There was another more significant sign. Every once in a while, after my parents gave me money or I had earned it, they would question me about where the money went. Most of the time, I didn’t know. Honestly. I really couldn’t recall where my money went. Sometimes I knew I had spent it on comic books, but most of the time I really couldn’t remember. These were often tense conversations. There were two underlying problems with these conversations:
· first, I could not make an account of my spending; and,
· second, though my parents berated me for wasting money, they never, not even once, told me how I should handle money.
I never heard words or phrases like “invest,” “delayed gratification,” or even “save.” They just told me I wasn’t good with money. So, then I would stop spending for a while or, amazingly, give away the things I had bought thinking that would undo what I had done, but eventually I would go back to my old habits.
If I had any philosophy about money at all…and I don’t think I did…it was, “If I have money, I can spend it. If I don’t, I can borrow it.”
I may have picked this up from my parents. They seemed to spend money when they had it and had lots of bills when they didn’t. To be honest, I’m not sure. But I do know that birthdays and Christmases were often extravagant affairs. In addition, they had four strong, active, healthy boys, all of whom ate lots of food, drank lots of milk, and had lots of needs and wants. Of the four, I may have been the most ambitious. I mowed lawns, babysat, and delivered newspapers starting at the age of 13. When I turned 17, I got a job at McDonalds (though that didn’t work out so well; I was ambitious, but I could also take the path of least resistance, which isn’t a good trait in the fast-food industry…or any job). But from the age of 13, I never stopped working. I might also add that I’ve been very fortunate and have never been out of work for more than two-and-a-half weeks, unless it was by choice, for my entire life.
And yet, I have almost always been broke.
Even when I was married, there were financial struggles though we both had full-time jobs. Two people who are not good with money are not going to suddenly become one who is good with money. (More on this later.)
Here are some of the financial lowlights (not highlights) of my life:
· defaulting on a student loan simply because I did not provide a change of address and paying thousands of extra dollars in penalties over a period of years
· having to work fifty hours in one week just to be able to buy tires for a car that was almost as old as I was
· having people I knew see me going through trash cans to get recyclables
· constant stress with my kids over supplying basic needs and not-so-basic wants
· always, always, ALWAYS having to look for sales, discounts, and bargains not out of thrift, but out of necessity
· standing in a Wal-Mart wondering if I could afford a $2. mini tube of toothpaste
· realizing I had not saved any money for my kids’ college
· not being able to live where I wanted
· not wanting to go to a college reunion from embarrassment that I was in worse financial shape than I was when I was in college (when I was also broke)

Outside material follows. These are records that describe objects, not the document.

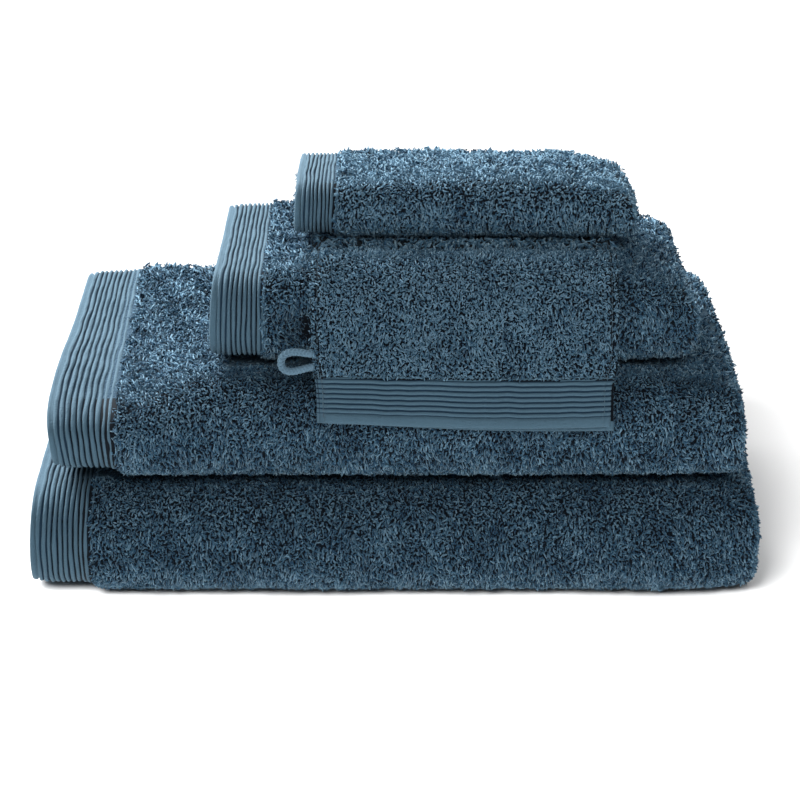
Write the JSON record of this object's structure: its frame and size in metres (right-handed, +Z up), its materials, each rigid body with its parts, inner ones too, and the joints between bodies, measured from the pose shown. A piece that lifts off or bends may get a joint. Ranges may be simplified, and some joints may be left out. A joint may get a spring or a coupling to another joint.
{
  "type": "bath towel set",
  "caption": "Folded terry towels in a stack: bath sheet, bath towel, hand towel and guest towel with ribbed borders, and a wash mitt with a hanging loop draped over the front.",
  "frame": {"origin": "centre of the bounding box at the bottom, on the surface the stack stands on", "axes": "+X along the towels' folded length away from the bordered ends, +Z up, the rounded front folds face -Y"},
  "size_m": [0.3786, 0.2652, 0.212],
  "materials": {
    "terry": "petrol blue cotton terry, looped pile on the faces",
    "ribbed_border": "petrol blue flat-woven cotton band with raised ribs, a little lighter than the terry",
    "hem": "turned and stitched cotton hem or seam, petrol blue",
    "braid": "round braided cotton cord, petrol blue"
  },
  "bodies": {
    "bath_sheet": {"bath_sheet_body": "terry", "bath_sheet_outer_border": "ribbed_border", "bath_sheet_outer_end_hem": "hem", "bath_sheet_inner_border": "ribbed_border", "bath_sheet_inner_end_hem": "hem", "bath_sheet_lower_side_hem": "hem", "bath_sheet_upper_side_hem": "hem"},
    "bath_towel": {"bath_towel_body": "terry", "bath_towel_outer_border": "ribbed_border", "bath_towel_outer_end_hem": "hem", "bath_towel_inner_border": "ribbed_border", "bath_towel_inner_end_hem": "hem", "bath_towel_lower_side_hem": "hem", "bath_towel_upper_side_hem": "hem"},
    "hand_towel": {"hand_towel_body": "terry", "hand_towel_outer_border": "ribbed_border", "hand_towel_outer_end_hem": "hem", "hand_towel_inner_border": "ribbed_border", "hand_towel_inner_end_hem": "hem", "hand_towel_lower_side_hem": "hem", "hand_towel_upper_side_hem": "hem"},
    "mitt": {"mitt_rear_upper_panel": "terry", "mitt_rear_lower_panel": "terry", "mitt_closed_end_seam": "hem"},
    "mitt_flap": {"mitt_front_panel": "terry", "mitt_back_panel": "terry", "mitt_front_border": "ribbed_border", "mitt_back_border": "ribbed_border", "mitt_left_seam": "hem", "mitt_right_seam": "hem", "mitt_hanging_loop": "braid"},
    "guest_towel": {"guest_towel_body": "terry", "guest_towel_outer_border": "ribbed_border", "guest_towel_outer_end_hem": "hem", "guest_towel_lower_side_hem": "hem", "guest_towel_upper_side_hem": "hem"}
  },
  "joints": [
    {"name": "bath_towel_lift", "type": "slide", "parent": "bath_sheet", "child": "bath_towel", "axis": [0, 0, 1], "range_m": [0, 0.12]},
    {"name": "hand_towel_lift", "type": "slide", "parent": "bath_towel", "child": "hand_towel", "axis": [0, 0, 1], "range_m": [0, 0.12]},
    {"name": "mitt_lift", "type": "slide", "parent": "hand_towel", "child": "mitt", "axis": [0, 0, 1], "range_m": [0, 0.12]},
    {"name": "guest_towel_lift", "type": "slide", "parent": "mitt", "child": "guest_towel", "axis": [0, 0, 1], "range_m": [0, 0.12]},
    {"name": "mitt_flap_swing", "type": "hinge", "parent": "mitt", "child": "mitt_flap", "pos_m": [0.035, -0.08365, 0.1797], "axis": [-1, 0, 0], "range_deg": [0, 75]}
  ]
}
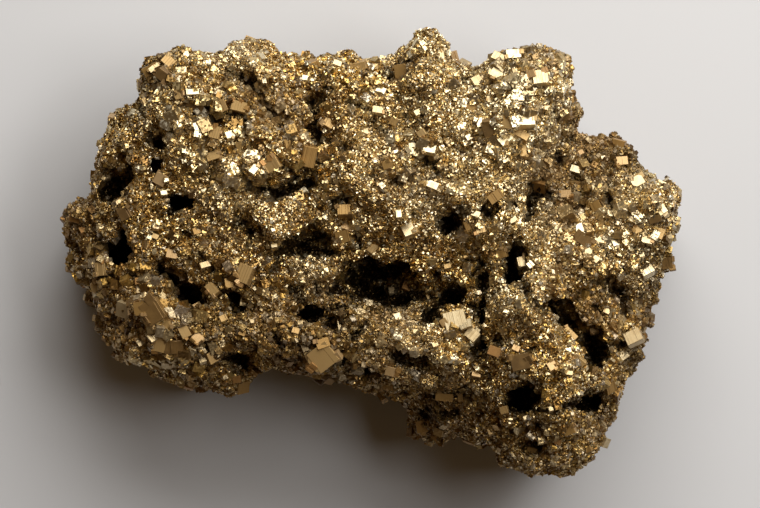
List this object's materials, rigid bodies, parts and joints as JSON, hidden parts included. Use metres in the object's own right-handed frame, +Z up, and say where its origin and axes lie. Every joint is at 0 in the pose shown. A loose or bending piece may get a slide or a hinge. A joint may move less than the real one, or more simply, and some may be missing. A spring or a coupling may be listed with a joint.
{
  "type": "pyrite crystal cluster",
  "caption": "Hand-sized mass of intergrown brassy cubic crystals with lobes, crevices and open vugs, lying on its flat broken back.",
  "frame": {"origin": "middle of the footprint, on the plane of the flat broken back it lies on", "axes": "+Z up, out of the crystal-covered front; +X along the length, towards the end with the recessed flank; +Y towards the edge with the summit ridge"},
  "size_m": [0.12, 0.088, 0.0572],
  "materials": {
    "pyrite": "satin"
  },
  "bodies": {
    "root": {"pyrite_cluster": "pyrite"}
  },
  "joints": []
}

· having the lack of money be a constant problem throughout my life no matter how much I earned
· realizing that I was worth more dead than alive.
This blog and subsequent blogs will be about my financial journey. That journey has been largely an unhappy one and for the last three years it all culminated in one of the most difficult periods of my life. During those three times I would be filled with daily anxiety, fights with my kids, feelings of disappointment and worthlessness, fractured relationships, limited choices, and, at times, uncontrollable sobbing at how my life came to this point. In addition, even when I did my best, events seemed to conspire against me. This is not a pretty story and, as of this writing, it is an unfinished story. But hopefully it will be a helpful one.
Through it all and at this point, I have learned two things that help me to Get Started and Keep Going:
· I survived this difficulty as I have survived many others, and
· I can change myself and thus change my life.
 Shortly after adopting me, my mother got pregnant and had three more children over the next ten years.